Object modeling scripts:
⟨

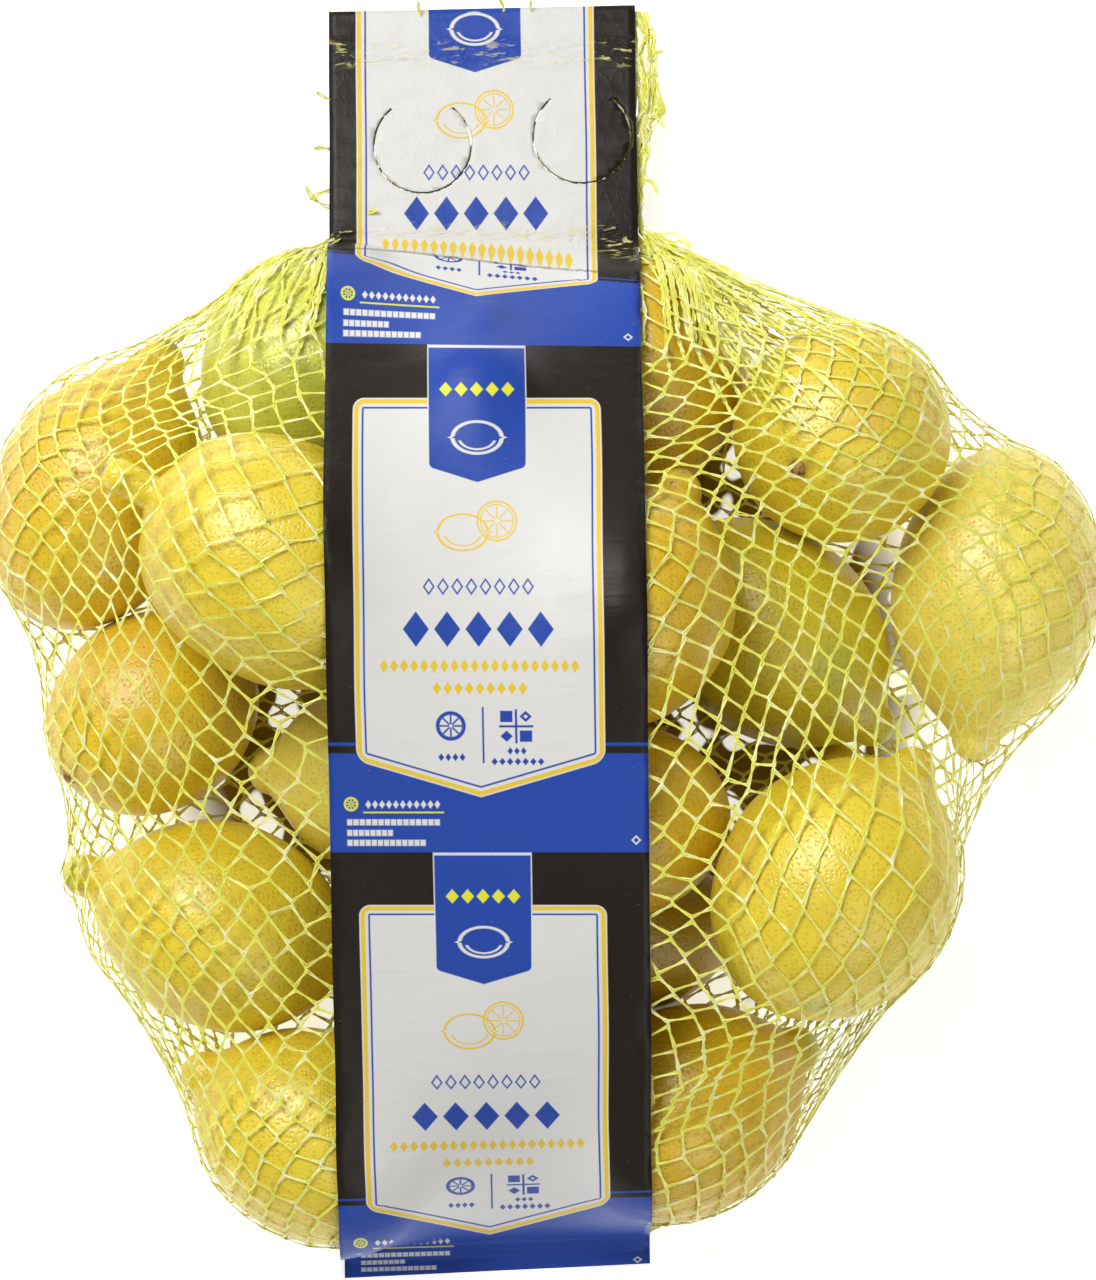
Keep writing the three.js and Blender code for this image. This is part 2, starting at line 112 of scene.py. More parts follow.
def through(points: np.ndarray, steps: int) -> np.ndarray:
    """A smooth line through the points along the first axis.

    Args:
        points: The points that the line passes through.
        steps: How many stretches each gap is split into.

    Returns:
        The finer points, the given ones among them.
    """
    ends = np.concatenate([2 * points[:1] - points[1:2], points, 2 * points[-1:] - points[-2:-1]])
    before, start, stop, after = ends[:-3], ends[1:-2], ends[2:-1], ends[3:]
    pieces = []
    for step in range(steps):
        t = step / steps
        pieces.append(0.5 * (2 * start + (stop - before) * t
                             + (2 * before - 5 * start + 4 * stop - after) * t**2
                             + (3 * start - before - 3 * stop + after) * t**3))
    fine = np.stack(pieces, axis=1).reshape((-1,) + points.shape[1:])
    return np.concatenate([fine, points[-1:]])


# ---- Nodes ----


class Field:
    """A number that changes from place to place, as a node's output, with the usual signs."""

    def __init__(self, graph: "Graph", socket: NodeSocket) -> None:
        """Keeps the graph and the socket that gives the number."""
        self.graph = graph
        self.socket = socket

    def joined(self, operation: str, *others: Any) -> "Field":
        """This number put through a Math node with others."""
        return self.graph.math(operation, self, *others)

    def __add__(self, other: Any) -> "Field":
        """The sum."""
        return self.joined("ADD", other)

    def __sub__(self, other: Any) -> "Field":
        """The difference."""
        return self.joined("SUBTRACT", other)

    def __rsub__(self, other: Any) -> "Field":
        """The difference from a plain number."""
        return self.graph.math("SUBTRACT", other, self)

    def __mul__(self, other: Any) -> "Field":
        """The product."""
        return self.joined("MULTIPLY", other)

    def __truediv__(self, other: Any) -> "Field":
        """The quotient."""
        return self.joined("DIVIDE", other)

    def __abs__(self) -> "Field":
        """The size without its sign."""
        return self.joined("ABSOLUTE")

    def least(self, other: Any) -> "Field":
        """The smaller of the two."""
        return self.joined("MINIMUM", other)

    def most(self, other: Any) -> "Field":
        """The larger of the two."""
        return self.joined("MAXIMUM", other)

    def rise(self, low: float, high: float) -> "Field":
        """0 at low and 1 at high, straight between them; high may be below low."""
        return self.graph.math("MULTIPLY_ADD", self, 1 / (high - low), -low / (high - low), clamp=True)

    def wrap(self, high: float, low: float) -> "Field":
        """The number brought between low and high by whole repeats."""
        return self.joined("WRAP", high, low)

    def hypot(self, other: "Field") -> "Field":
        """The distance that has the two numbers as its sides."""
        return (self * self + other * other).joined("SQRT")

    def off(self, middle: float, half: float) -> "Field":
        """Distance from a strip of that middle and half width, below 0 inside it."""
        return abs(self - middle) - half


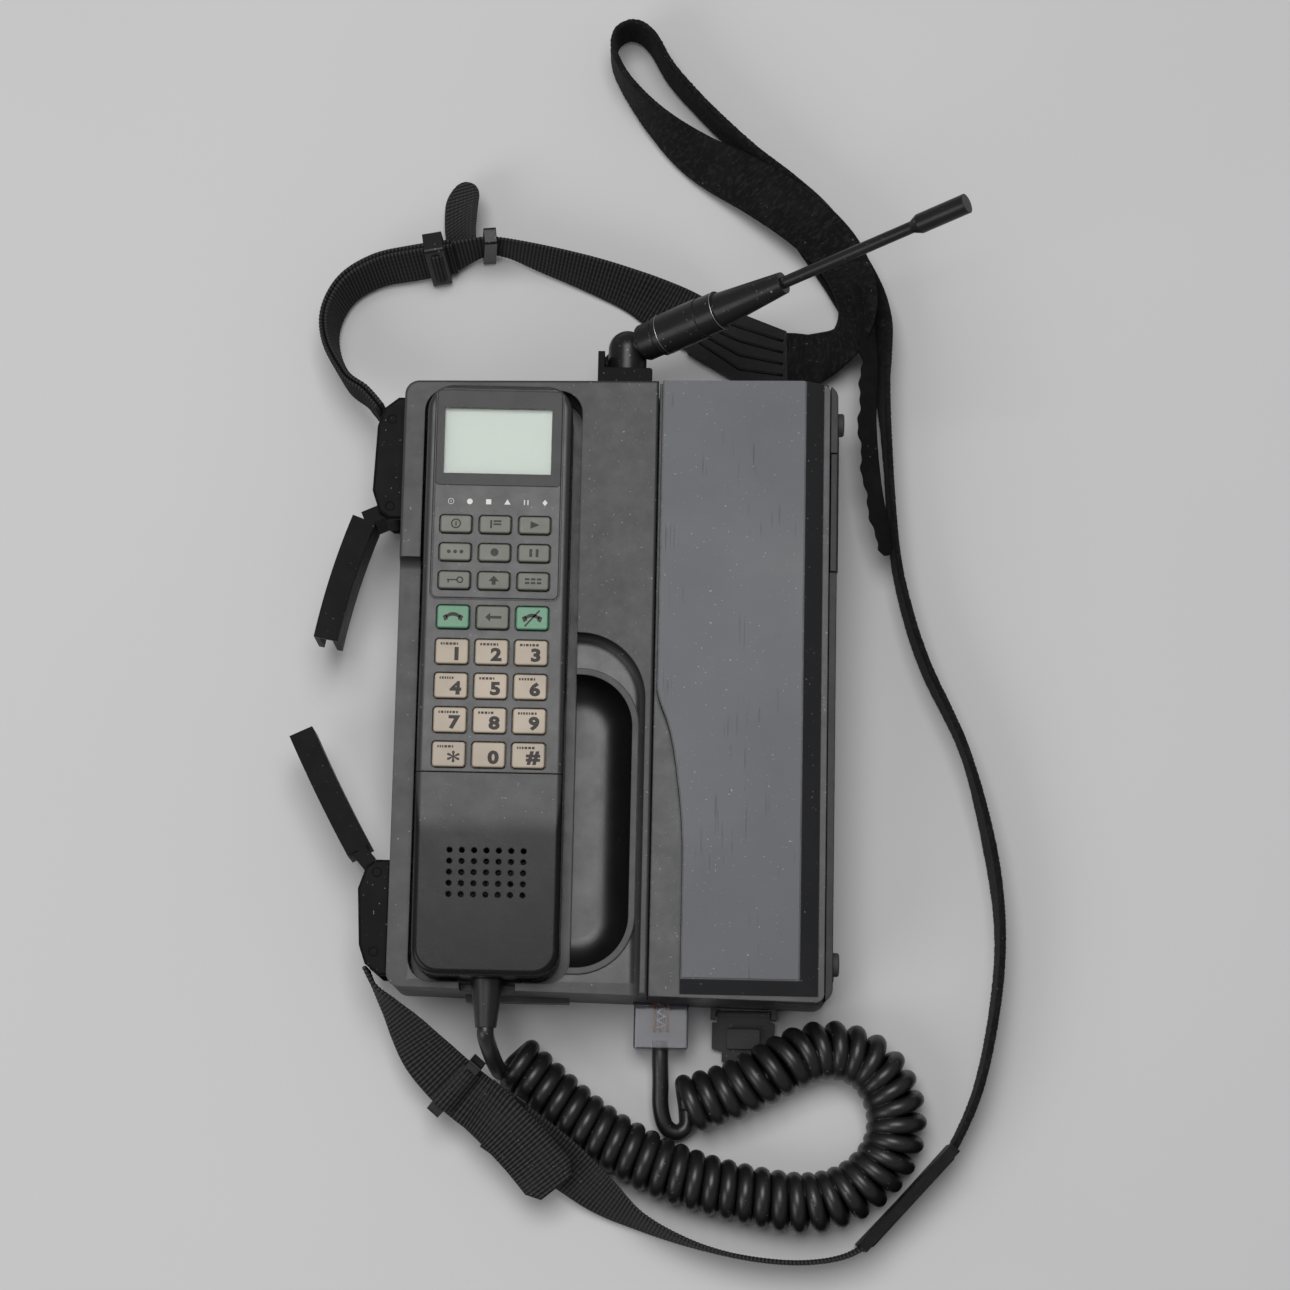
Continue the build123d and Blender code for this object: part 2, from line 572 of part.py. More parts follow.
with BuildPart() as handset_front:
    add(handset_block(0, SHELL_BASE, HANDSET_FRONT))
    fillet(handset_front.faces().sort_by(Axis.Z)[-1].edges(), 2.2)
    add(handset_block(-HANDSET_WALL, SHELL_BASE, PANEL_BACK), mode=Mode.SUBTRACT)
    add(box(-90, 0, -120, KEYPAD_END, SHELL_BASE - 1, HANDSET_FRONT + 1), mode=Mode.SUBTRACT)
    # Groove around the display and the function keys
    for inset, mode in ((0, Mode.SUBTRACT), (0.6, Mode.ADD)):
        add(rounded_box(HANDSET_X - 22.2 + inset, HANDSET_X + 22.2 - inset, 25.4 + inset, 100.0 - inset,
                        2.5 - inset, HANDSET_FRONT - 0.5, HANDSET_FRONT), mode=mode)
    # Seat of the window, opening for the display, and the key holes
    add(rounded_box(WINDOW_LEFT - 0.1, WINDOW_RIGHT + 0.1, WINDOW_BOTTOM - 0.1, WINDOW_TOP + 0.1, 1.5,
                    HANDSET_FRONT - 1.0, HANDSET_FRONT + 1), mode=Mode.SUBTRACT)
    add(box(KEY_X - LCD_WIDTH / 2, KEY_X + LCD_WIDTH / 2, LCD_BOTTOM, LCD_TOP, PANEL_BACK - 1,
            HANDSET_FRONT), mode=Mode.SUBTRACT)
    for name, x, y, (width, height) in key_places():
        add(rounded_box(x - width / 2 - KEY_GAP, x + width / 2 + KEY_GAP, y - height / 2 - KEY_GAP,
                        y + height / 2 + KEY_GAP, 1.4, PANEL_BACK - 1, HANDSET_FRONT + 1),
            mode=Mode.SUBTRACT)

with BuildPart() as mouthpiece_cover:
    add(handset_block(0, SHELL_BASE, HANDSET_FRONT))
    add(box(-90, 0, GRILLE_TOP, 120, SHELL_BASE - 1, HANDSET_FRONT + 1), mode=Mode.SUBTRACT)
    # Its face slopes down towards the cord
    with BuildSketch(Plane.YZ.offset(-90)):
        add(polygon((GRILLE_TOP, HANDSET_FRONT), (GRILLE_TOP, 80), (-110, 80), (-110, HANDSET_FRONT - 5)))
    extrude(amount=90, mode=Mode.SUBTRACT)
    fillet(mouthpiece_cover.faces().sort_by(Axis.Z)[-1].edges().sort_by(Axis.Y)[:-1], 2.2)
    add(box(HANDSET_LEFT + HANDSET_WALL, HANDSET_RIGHT - HANDSET_WALL, HANDSET_BOTTOM + 6,
            GRILLE_TOP - HANDSET_WALL, SHELL_BASE, HANDSET_FRONT - 6.8), mode=Mode.SUBTRACT)
    with BuildSketch(Plane.XY.offset(SHELL_BASE)):
        with Locations((-42.2, -68)):
            with GridLocations(4.17, 3.72, 7, 5):
                Circle(0.95)
    extrude(amount=20, mode=Mode.SUBTRACT)

with BuildPart() as display_window:
    add(rounded_box(WINDOW_LEFT, WINDOW_RIGHT, WINDOW_BOTTOM, WINDOW_TOP, 1.4, HANDSET_FRONT - 1.0,
                    HANDSET_FRONT + 0.1))

with BuildPart() as lcd_panel:
    add(box(KEY_X - 19.4, KEY_X + 19.4, LCD_BOTTOM - 1.2, LCD_TOP + 1.2, PANEL_BACK - 2.4, PANEL_BACK - 0.1))

BOARD_TOP = FLANGE_TOP - FLANGE_DEPTH - 1.2

with BuildPart() as handset_board:
    add(box(KEY_X - 20.5, KEY_X + 20.5, KEYPAD_END + 0.8, 96.5, BOARD_TOP - 1.6, BOARD_TOP))

with BuildPart() as earpiece:
    with BuildSketch(Plane.XY.offset(HANDSET_BACK + HANDSET_WALL)):
        with Locations((HANDSET_X, 80)):
            Circle(13.5)
    extrude(amount=8)
    fillet(earpiece.edges().group_by(Axis.Z)[-1], 1.5)

with BuildPart() as cord_boot:
    add(bar(Vector(BOOT_X, HANDSET_BOTTOM + 2.4, BOOT_Z), Vector(0, -1, 0), 2.7, 4.0))
    add(bar(Vector(BOOT_X, HANDSET_BOTTOM - 0.1, BOOT_Z), Vector(0, -1, 0), 16.3, 5.6, 3.6))


def key(x, y, width, height):
    """Key cap with a soft top edge, standing on the flange that keeps it under the panel."""
    reach = KEY_GAP + FLANGE
    with BuildPart() as cap:
        add(rounded_box(x - width / 2, x + width / 2, y - height / 2, y + height / 2, 1.0, FLANGE_TOP,
                        KEY_TOP))
        fillet(cap.faces().sort_by(Axis.Z)[-1].edges(), 0.5)
        add(rounded_box(x - width / 2 - reach, x + width / 2 + reach, y - height / 2 - reach,
                        y + height / 2 + reach, 1.0, FLANGE_TOP - FLANGE_DEPTH, FLANGE_TOP))
    return cap.part


keys = {}
for name, x, y, (width, height) in key_places():
    keys[name] = key(x, y, width, height)


# ---- Strips and cords along curves -------------------------------------------------------------------------
def smooth(stations, steps):
    """Catmull-Rom curve through the stations, with this many steps to each span."""
    fine = []
    for index in range(len(stations) - 1):
        before = stations[max(index - 1, 0)]
        start = stations[index]
        end = stations[index + 1]
        after = stations[min(index + 2, len(stations) - 1)]
        for step in range(steps):
            t = step / steps
            fine.append(tuple(
                0.5 * (2 * b + (c - a) * t + (2 * a - 5 * b + 4 * c - d) * t ** 2
                       + (3 * b - a - 3 * c + d) * t ** 3)
                for a, b, c, d in zip(before, start, end, after)))
    fine.append(tuple(stations[-1]))
    return fine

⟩

WHAT IS NEEDED:
Return every line above in which the string "follow" occurs.

FINISHED ANSWER:
Keep writing the three.js and Blender code for this image. This is part 2, starting at line 112 of scene.py. More parts follow.
Continue the build123d and Blender code for this object: part 2, from line 572 of part.py. More parts follow.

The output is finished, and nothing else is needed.